## Provided material
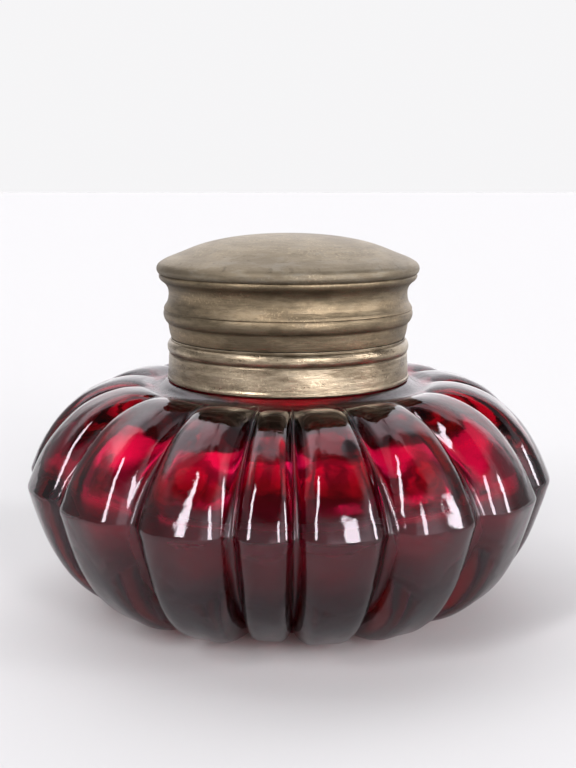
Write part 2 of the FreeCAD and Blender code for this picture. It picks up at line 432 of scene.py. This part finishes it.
def glass_material():
    """Ruby glass: absorbing inside, wavy and worn outside, with painted shade darkening its colour on
    the sides of the ribs, under the collar and where it is seen edge-on.
    """
    g = Graph(bpy.data.materials.new("ruby_glass"))
    where = g.where()
    wavy = g.noise(where, 260.0, 2.0)
    specks = g.noise(where, 2600.0, 2.0)
    bump = g.bump(g.add(wavy, g.times(specks, 0.05)), 0.28, 0.0004)

    tint = g.noise(where, 60.0, 3.0)
    tint = g.ramp(tint, [(0.35, (0.86, 0.11, 0.27)), (0.65, (0.95, 0.14, 0.33))])
    # Painted shade: the colour is darkened to a near-black purple on the sides of the ribs, under the
    # collar and where the glass is seen edge-on.
    flank_shade = g.node("Attribute", attribute_name="flank_shade").outputs["Fac"]
    facing = g.node("LayerWeight", {"Blend": 0.5}).outputs["Facing"]
    painted_shade = g.math("MAXIMUM", g.times(flank_shade, 0.6), g.rise(facing, 0.33, 0.60, 0.92))
    tint = g.blend(painted_shade, tint, (0.045, 0.01, 0.055))

    smear = g.ramp(g.noise(where, 90.0, 4.0), [(0.45, grey(0.008)), (0.75, grey(0.05))])
    clouded = g.node("Attribute", attribute_name="clouded").outputs["Fac"]
    smear = g.add(smear, g.times(clouded, 0.38))
    edge = {"Value": g.split(where)[2], "From Min": EDGE_Z * MM, "From Max": (EDGE_Z - 2.0) * MM}
    below_edge = g.node("MapRange", edge).outputs[0]
    smear = g.add(smear, g.times(below_edge, g.add(g.times(wavy, 0.16), 0.08)))

    surface = g.node("BsdfPrincipled", {
        "Base Color": tint,
        "Roughness": smear,
        "IOR": 1.57,
        "Transmission Weight": 1.0,
        "Specular Tint": (1.0, 0.91, 0.98),
        "Normal": bump,
    })
    volume = g.node("VolumeAbsorption", {"Color": (0.84, 0.0, 0.47), "Density": 375.0})
    return g.finish(surface, volume)


def brass_material(name, bright, dull, patina, rough, grooves):
    """Aged brass: brushed round the axis, with patina and bare specks, painted shade on its
    undersides, and grooves darkened by dirt and painted shade.

    The grooves are height over the base and half height in mm, and how much dirt and painted shade
    each gets.
    """
    g = Graph(bpy.data.materials.new(name))
    where = g.where()
    x, y, z = g.split(where)
    turn = g.math("ARCTAN2", x, y)
    radius = g.node("VectorMath", {0: g.join(x, y)}, operation="LENGTH").outputs["Value"]
    across = g.add(g.times(z, 9000.0), g.times(radius, 6000.0))

    def lines(length, width, detail=3.0):
        """Noise drawn out round the axis."""
        return g.noise(g.join(g.times(turn, length), g.times(across, width)), 1.0, detail, 0.6)

    brushed = lines(2.4, 0.8)
    streaks = lines(1.6, 0.16)
    dashes = lines(14.0, 0.8, 2.0)
    drawn = g.node("VectorMath", {0: where, 1: (1.0, 1.0, 3.5)}, operation="MULTIPLY")
    drawn = drawn.outputs["Vector"]
    blotches = g.noise(drawn, 80.0, 4.0, 0.6)
    mottle = g.noise(drawn, 260.0, 5.0, 0.68)
    grain = g.noise(where, 2600.0, 3.0, 0.7)

    patches = g.add(g.times(blotches, 0.5), g.times(mottle, 0.5))
    worn = g.ramp(patches, [(0.40, dull), (0.58, bright)])
    worn = g.blend(g.rise(streaks, 0.42, 0.68, 0.75), worn, dull)
    worn = g.blend(g.rise(mottle, 0.50, 0.66, 0.6), worn, patina)
    bare = g.times(g.rise(grain, 0.52, 0.66), g.rise(blotches, 0.48, 0.64, 0.6))
    worn = g.blend(bare, worn, tuple(min(1.0, c * 1.55) for c in bright))
    worn = g.blend(g.rise(dashes, 0.60, 0.74, 0.5), worn, tuple(c * 0.45 for c in dull))

    # Painted shade: faces that look down are darkened towards a near-black brown, and the grooves are
    # darkened by dirt and painted shade.
    up = g.split(g.node("NewGeometry").outputs["Normal"])[2]
    dirt_and_shade = g.times(up, -0.9, clamp=True)
    for height, half, amount in grooves:
        away = g.math("ABSOLUTE", g.math("SUBTRACT", z, height * MM))
        near = g.math("SUBTRACT", 1.0, g.math("DIVIDE", away, half * MM), clamp=True)
        dirt_and_shade = g.math("MAXIMUM", dirt_and_shade, g.times(near, amount))
    worn = g.blend(g.times(dirt_and_shade, 0.72), worn, (0.045, 0.032, 0.02))

    rough_map = g.add(g.times(mottle, 0.24), g.times(grain, 0.14))
    rough_map = g.add(rough_map, g.times(dirt_and_shade, 0.25))
    rough_map = g.add(rough_map, rough - 0.19)
    brushing = g.bump(g.add(g.times(brushed, 0.7), g.times(grain, 0.5)), 0.34, 0.00018)
    dents = g.bump(g.add(mottle, blotches), 0.15, 0.0006, brushing)
    return g.finish(g.node("BsdfPrincipled", {
        "Base Color": worn,
        "Metallic": 1.0,
        "Roughness": rough_map,
        "Normal": dents,
    }))


def cork_material():
    g = Graph(bpy.data.materials.new("cork"))
    where = g.where()
    grain = g.node("TexVoronoi", {"Vector": where, "Scale": 900.0}).outputs["Distance"]
    pits = g.noise(where, 500.0, 4.0, 0.6)
    browns = [(0.3, (0.16, 0.09, 0.045)), (0.55, (0.42, 0.27, 0.15)), (0.8, (0.5, 0.34, 0.2))]
    return g.finish(g.node("BsdfPrincipled", {
        "Base Color": g.ramp(pits, browns),
        "Roughness": 0.85,
        "Normal": g.bump(g.add(grain, pits), 0.5, 0.0003),
    }))


def plaster_material():
    g = Graph(bpy.data.materials.new("plaster"))
    lumps = g.noise(g.where(), 420.0, 5.0, 0.65)
    return g.finish(g.node("BsdfPrincipled", {
        "Base Color": g.ramp(lumps, [(0.3, (0.10, 0.06, 0.035)), (0.7, (0.42, 0.34, 0.25))]),
        "Roughness": 0.9,
        "Normal": g.bump(lumps, 0.6, 0.0004),
    }))


def set_material(obj, material):
    if obj.material_slots:
        for s in obj.material_slots:
            s.material = material
    else:
        obj.data.materials.append(material)


# ---- pieces ------------------------------------------------------------------------------------
glass = make_glass()
set_material(glass, glass_material())
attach(glass, "bottle")
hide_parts("glass_body")

collar_brass = brass_material(
    "collar_brass",
    bright=(0.50, 0.41, 0.285), dull=(0.175, 0.135, 0.09), patina=(0.30, 0.25, 0.185), rough=0.31,
    grooves=[(EDGE_Z + 18.4, 0.25, 0.9), (EDGE_Z + 14.2, 0.25, 1.0), (EDGE_Z + 20.3, 0.2, 0.9)],
)
lid_brass = brass_material(
    "lid_brass",
    bright=(0.295, 0.226, 0.142), dull=(0.135, 0.106, 0.069), patina=(0.21, 0.172, 0.12), rough=0.45,
    grooves=[(EDGE_Z + 30.15, 0.2, 0.35), (EDGE_Z + 22.95, 0.3, 0.55), (EDGE_Z + 20.55, 0.25, 1.0)],
)
dome_brass = brass_material(
    "dome_brass",
    bright=(0.30, 0.252, 0.18), dull=(0.185, 0.152, 0.107), patina=(0.252, 0.228, 0.19), rough=0.52,
    grooves=[(EDGE_Z + 30.15, 0.25, 0.4), (EDGE_Z + 31.0, 0.9, 0.2)],
)
set_material(nodes["collar_band"], collar_brass)
set_material(nodes["neck_ring"], collar_brass)
set_material(nodes["lid_skirt"], lid_brass)
set_material(nodes["lid_thread_cup"], lid_brass)
set_material(nodes["lid_dome"], dome_brass)
set_material(nodes["sealing_disc"], cork_material())
set_material(nodes["cement_bed"], plaster_material())


# ---- stage: floor, light, camera ---------------------------------------------------------------
def make_floor():
    size = 4.0
    corners = [(-size, -size, 0), (size, -size, 0), (size, size, 0), (-size, size, 0)]
    mesh = bpy.data.meshes.new("floor")
    mesh.from_pydata(corners, [], [(0, 1, 2, 3)])
    obj = bpy.data.objects.new("floor", mesh)
    obj.location.z = -0.0001
    bpy.context.scene.collection.objects.link(obj)
    g = Graph(bpy.data.materials.new("floor_paint"))
    paint = {"Base Color": (0.66, 0.66, 0.658), "Roughness": 0.9, "Specular IOR Level": 0.0}
    mesh.materials.append(g.finish(g.node("BsdfPrincipled", paint)))


# Light round the bottle, later ones on top: azimuth from and to, elevation from and to, softness,
# all in degrees, and strength. Azimuth is 0 in front of the bottle and positive to its right.
SKY = [
    (-70, 45, -90, 46, 12, 0.70),
    (45, 92, -90, 42, 8, 0.95),
    (-190, -150, -90, 60, 10, 1.6),
    (-165, -88, 36, 80, 10, 2.4),
    (128, 190, -90, 90, 8, 1.9),
    (-190, -100, 68, 95, 8, 1.4),
    (60, 190, 72, 95, 6, 1.6),
    (-190, 190, 82, 95, 4, 1.7),
    (-125, -50, -90, 32, 10, 0.36),
    (0, 64, -12, 28, 8, 1.9),
    (-64, 66, 36, 78, 6, 0.05),
    (-47, -37, 20, 56, 2, 18.0),
    (24, 35, 2, 35, 2, 17.5),
    (73, 83, 4, 28, 2, 17.5),
]
DIM_ROOM = 0.33          # strength of the light wherever nothing in SKY covers it


def make_world():
    """A pale backdrop behind and above, a dim room in front with a few tall bright windows."""
    world = bpy.data.worlds.new("studio")
    bpy.context.scene.world = world
    g = Graph(world, "ShaderNodeOutputWorld")
    x, y, z = g.split(g.node("TexCoord").outputs["Generated"])
    azimuth = g.math("DEGREES", g.math("ARCTAN2", x, g.times(y, -1.0)))
    elevation = g.math("DEGREES", g.math("ARCSINE", z))

    light = DIM_ROOM
    for left, right, low, high, soft, strength in SKY:
        inside = g.smooth_step(azimuth, left - soft, left + soft)
        inside = g.times(inside, g.smooth_step(azimuth, right + soft, right - soft))
        inside = g.times(inside, g.smooth_step(elevation, low - soft, low + soft))
        inside = g.times(inside, g.smooth_step(elevation, high + soft, high - soft))
        light = g.node("Mix", {0: inside, 2: light, 3: strength}).outputs[0]
    studio = g.node("Background", {"Color": (0.985, 0.97, 1.0), "Strength": light})
    seen = g.node("Background", {"Color": (0.92, 0.915, 0.925), "Strength": 1.0})
    path = g.node("LightPath").outputs["Is Camera Ray"]
    g.finish(g.node("MixShader", {0: path, 1: studio.outputs[0], 2: seen.outputs[0]}))


def make_camera():
    """Camera in front of the bottle and a little above it, looking down on it."""
    data = bpy.data.cameras.new("camera")
    data.sensor_width = 36.0
    data.lens = 53.9
    data.clip_start = 0.005
    data.clip_end = 20.0
    obj = bpy.data.objects.new("camera", data)
    obj.location = (0.0, -0.1743, 0.0652)
    obj.rotation_euler = (math.radians(90.0 - 10.36), 0.0, 0.0)
    bpy.context.scene.collection.objects.link(obj)
    bpy.context.scene.camera = obj


make_floor()
make_world()
make_camera()

scene = bpy.context.scene
scene.view_settings.view_transform = "Standard"
scene.cycles.max_bounces = 28
scene.cycles.transmission_bounces = 28
scene.cycles.transparent_max_bounces = 16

## What to work on
Extract the first line above and each line after it up to and including the one with "return g.finish(surface, volume)", please, exactly and with nothing else.

## Output for this task
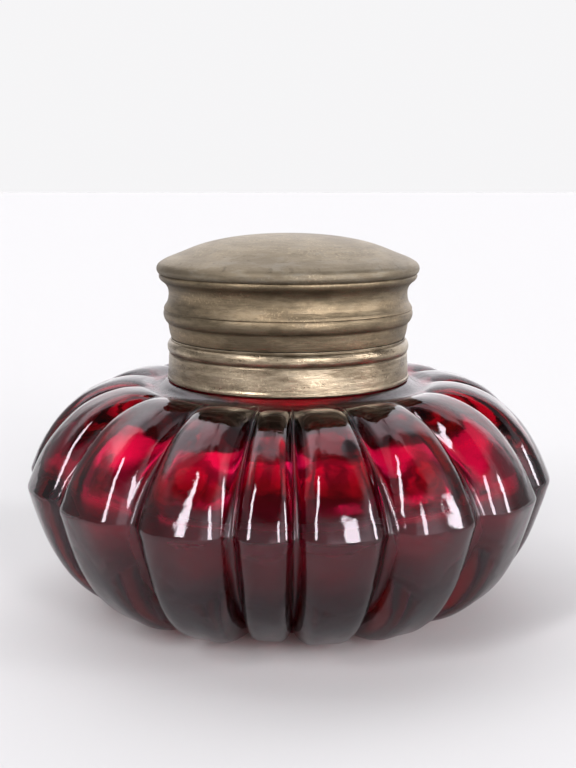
Write part 2 of the FreeCAD and Blender code for this picture. It picks up at line 432 of scene.py. This part finishes it.
def glass_material():
    """Ruby glass: absorbing inside, wavy and worn outside, with painted shade darkening its colour on
    the sides of the ribs, under the collar and where it is seen edge-on.
    """
    g = Graph(bpy.data.materials.new("ruby_glass"))
    where = g.where()
    wavy = g.noise(where, 260.0, 2.0)
    specks = g.noise(where, 2600.0, 2.0)
    bump = g.bump(g.add(wavy, g.times(specks, 0.05)), 0.28, 0.0004)

    tint = g.noise(where, 60.0, 3.0)
    tint = g.ramp(tint, [(0.35, (0.86, 0.11, 0.27)), (0.65, (0.95, 0.14, 0.33))])
    # Painted shade: the colour is darkened to a near-black purple on the sides of the ribs, under the
    # collar and where the glass is seen edge-on.
    flank_shade = g.node("Attribute", attribute_name="flank_shade").outputs["Fac"]
    facing = g.node("LayerWeight", {"Blend": 0.5}).outputs["Facing"]
    painted_shade = g.math("MAXIMUM", g.times(flank_shade, 0.6), g.rise(facing, 0.33, 0.60, 0.92))
    tint = g.blend(painted_shade, tint, (0.045, 0.01, 0.055))

    smear = g.ramp(g.noise(where, 90.0, 4.0), [(0.45, grey(0.008)), (0.75, grey(0.05))])
    clouded = g.node("Attribute", attribute_name="clouded").outputs["Fac"]
    smear = g.add(smear, g.times(clouded, 0.38))
    edge = {"Value": g.split(where)[2], "From Min": EDGE_Z * MM, "From Max": (EDGE_Z - 2.0) * MM}
    below_edge = g.node("MapRange", edge).outputs[0]
    smear = g.add(smear, g.times(below_edge, g.add(g.times(wavy, 0.16), 0.08)))

    surface = g.node("BsdfPrincipled", {
        "Base Color": tint,
        "Roughness": smear,
        "IOR": 1.57,
        "Transmission Weight": 1.0,
        "Specular Tint": (1.0, 0.91, 0.98),
        "Normal": bump,
    })
    volume = g.node("VolumeAbsorption", {"Color": (0.84, 0.0, 0.47), "Density": 375.0})
    return g.finish(surface, volume)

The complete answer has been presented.